Brian Donaldson finds that with modern comedy there’s nothing like good old swearing
The folk at ITV were not too keen on letting episodes of Get a Grip (STV, Wed 18 Apr, 10pm, 1 Star) find their way into journalists’ hands before the first episode went on air. The reason given was that the show was so darned topical that Ben Elton and Alexa Chung would be cracking the funnies so close to the wire that the satirical wheel would have to be reinvented. So, the moon landings and the Roswell incident are today’s burning issues are they? Probably the worst thing about this pointless drivel - and there are many contenders for that dubious honour - is that it’s set up as some kind of battle of the ages, where a young one (Popworld presenter Chung) and the ex-Young Ones icon (the almost universally-loathed Elton) comment on the news stories of the day from their particular spot on the generational divide. Why then, is the whole thing written by one person? One person called Ben Elton? Thoroughly bogus and totally horrible.
Making a far better fist of getting older are messrs Whitehouse and Enfield, certainly on the early evidence of Ruddy Hell! It’s Harry and Paul (BBC1, Mon 16 Apr, 10.35pm, 3 Stars) which also features the underrated Morwenna Banks and the last ever Perrier prize scooper, Laura Solon. The only nagging doubt about this sketch affair is that they have largely foregone the original, if instantly recognisable, characters both were famous for (Loadsamoney, Stavros, Ted, and that guy who shouted ‘brilliant!’ a lot) and plumped to take a savage swipe at the rich and famous. But what stupendous swipes they are. Bill Gates and Steve Jobs talking dirty tech-speak at a party is fun enough but the silly U2 bedsit tale (check out the Joshua Tree poster) and Nelson Mandela doing alcohol ads are simply joyous.

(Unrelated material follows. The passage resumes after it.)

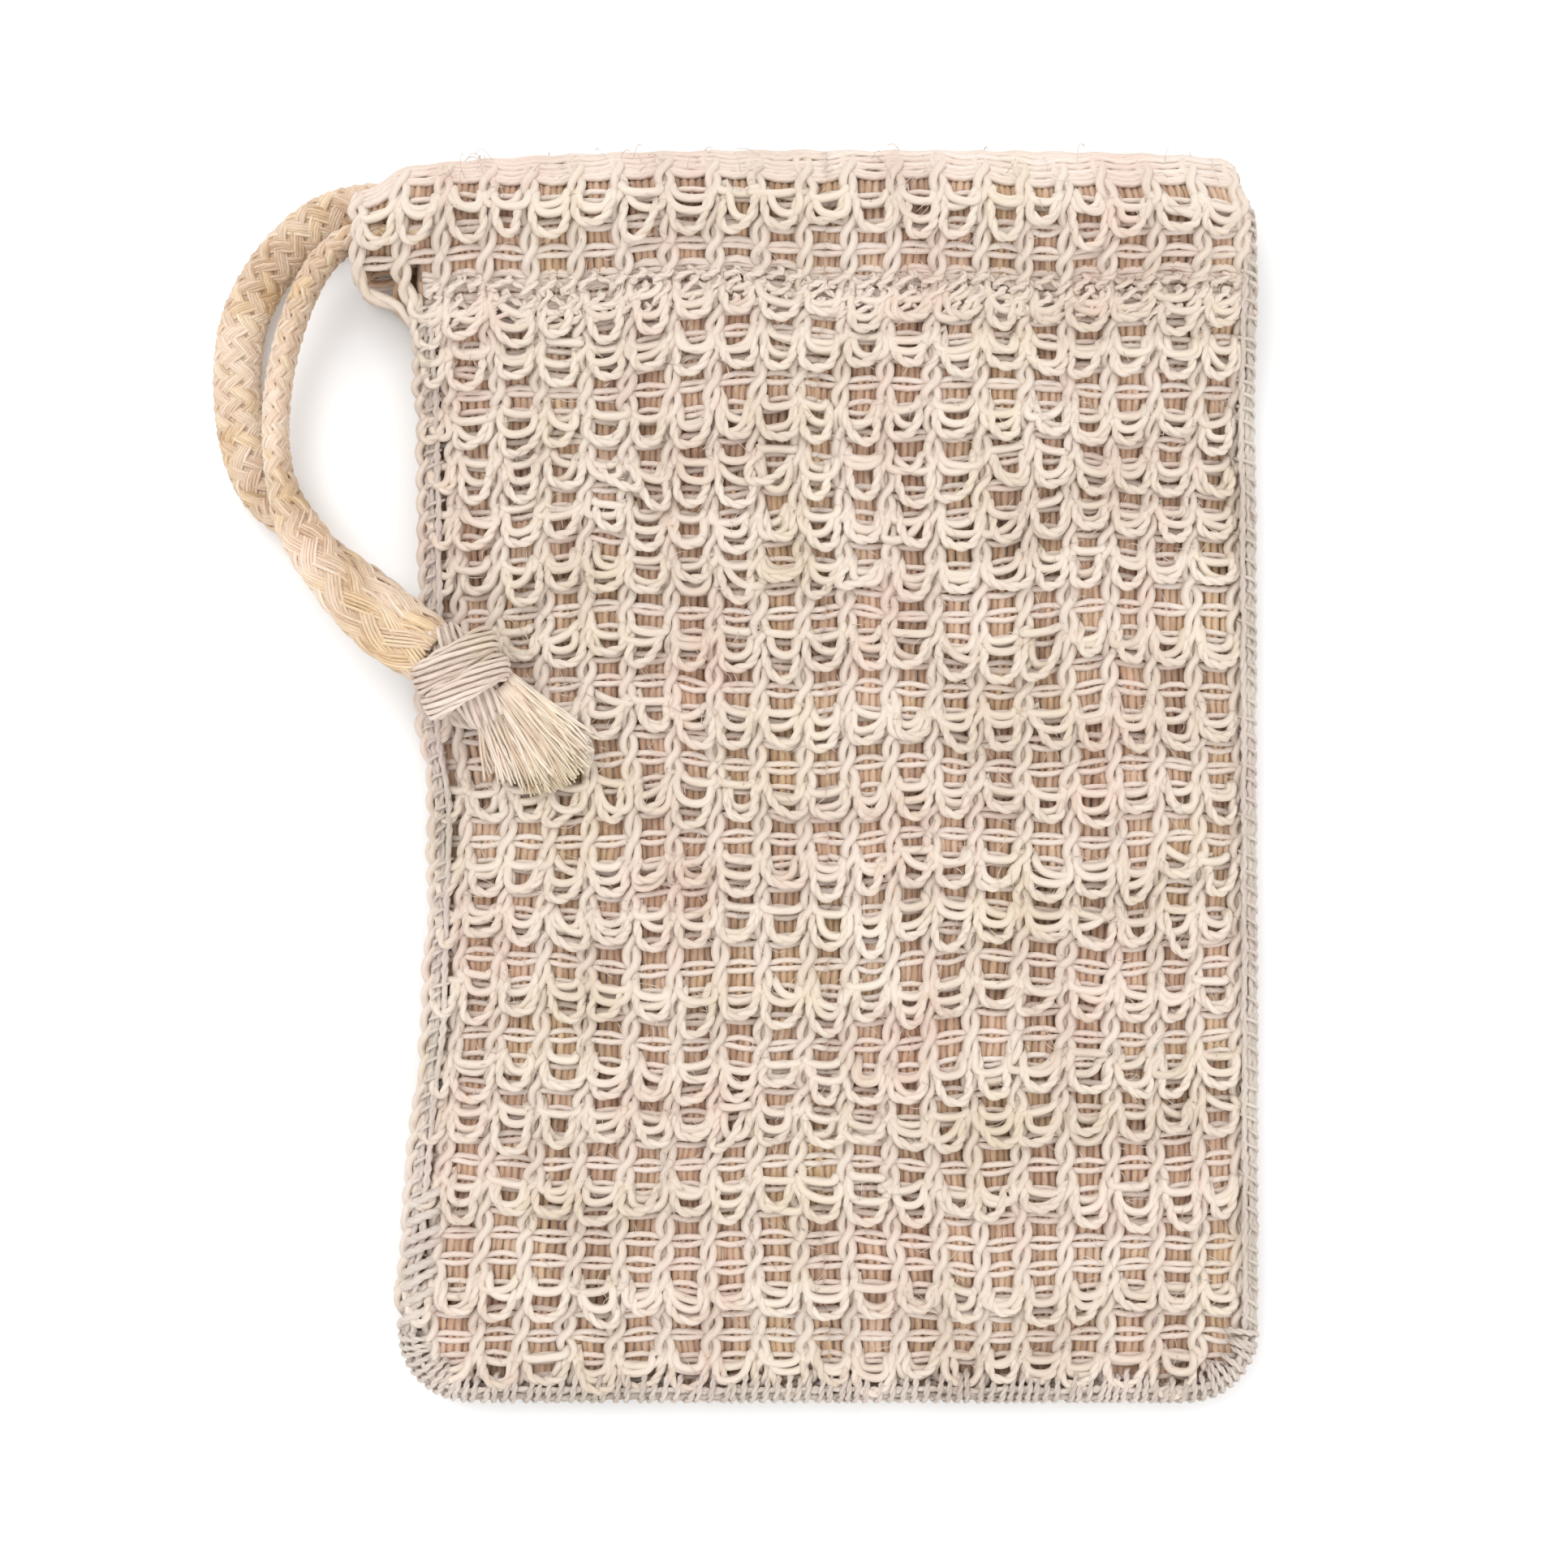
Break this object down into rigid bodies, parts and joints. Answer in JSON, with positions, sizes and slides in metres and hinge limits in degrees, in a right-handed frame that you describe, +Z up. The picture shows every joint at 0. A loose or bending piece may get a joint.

There’s not a huge amount of joy to be had in Roman’s Empire (BBC2, Thu 12 Apr, 9.30pm, 2 Stars), which is spoiled by a camera guy with obsessive zoom-lens disorder and appears to be the result of an ideas meeting which more or less went like this: ‘I like Scrubs. Let’s do it like that with a touch of Royal Tenenbaums; you know, messed-up family stuff. All in a very British manner.’ And bingo, the Pretty clan was born with three lovely daughters, a daft matriarch, a dodgy daddy and stir crazy son-in-laws. I’m not sure whether the antics in Derren Brown: Trick or Treat (Channel 4, Fri 13 Apr, 10pm, 4 Stars) are outlandishly funny or cause for a petition to the court of human rights. Imagine waking up in the middle of the night to have Dezza crouched by your bed, whispering something about going for a quiet walk with the certainty that something nice or nasty will await you at the other end. Then you fall back to sleep in a photo booth you’ve stumbled into and wake up 1500 miles away from your London home in a steamy North African marketplace. Cruel. But corking.
Still, the comedy treat of the fortnight is, probably unsurprisingly, the new fourth season of Peep Show (Channel 4, Fri 13 Apr, 10.30pm, 4 Stars). Has there ever been a comedy show that has utilised the swear word with such pinpoint accuracy and hilarious effect? The constant internal rants and occasional verbal outpourings of uptight Mark (David Mitchell) and shallow Jez (Robert Webb) are littered with such deliciously placed profanities that they almost make art and poetry out of cursing. Not that the show is simply about well-structured Anglo-Saxonisms, it’s also about loyalty, greed, guilt, love, hate and betrayal. And, in the opening episode, a very bad goatee.